Another important tip is, ironically, to forget about tips. Passengers do not tip often, well, reliably, or in a predictable manner. Over the years, Uber has gone from encouraging passengers not to tip and pretending the tip was included to reluctantly adding a tip button to the screen.

It is so clear that if they are not getting a cut of something, they have zero desire to encourage it even if it means rewarding their best drivers. Uber and Lyft arrange billions of trips a year, but they have yet to show they care about the quality of those trips.

But you can still care. Have a clean car: Go to a car wash frequently and take a vacuum to the carpets, seats, and trunk. Have hand sanitizer for both you and your passengers.

Another thing to do is confirm with the passenger where the trip is going. You can do it casually as part of the conversation, but you need this info because it also confirms that the correct person is in your car. Yours might not be the only white Prius outside the Hollywood Bowl, and you don’t want the wrong person to put in their ear pods and fall asleep, only to leave you both very sad when you discover a half-hour later that you are far from where they wanted to be.

Final tip: I don’t talk about politics, sex, religion, tips, or drugs. Most trips are less than 30 minutes long. If they want to talk, let them do most of it. Talking about oneself is most people’s favorite thing to do.

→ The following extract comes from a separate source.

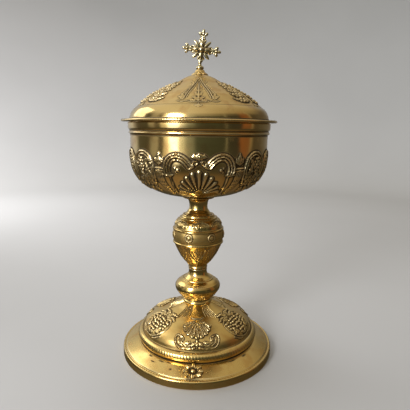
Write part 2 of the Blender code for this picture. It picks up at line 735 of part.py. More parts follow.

You’ll be shocked and delighted by what these strangers will tell you if you let them.

No matter where you are driving, you have a great opportunity to get paid to see parts of your city that you’ve never seen and to hear stories from the mouths of beautiful human beings who, collectively, have traveled the globe and have ended up with you. Let them sing their songs.

Which has been known to happen—literally—on some of the best rides I’ve had.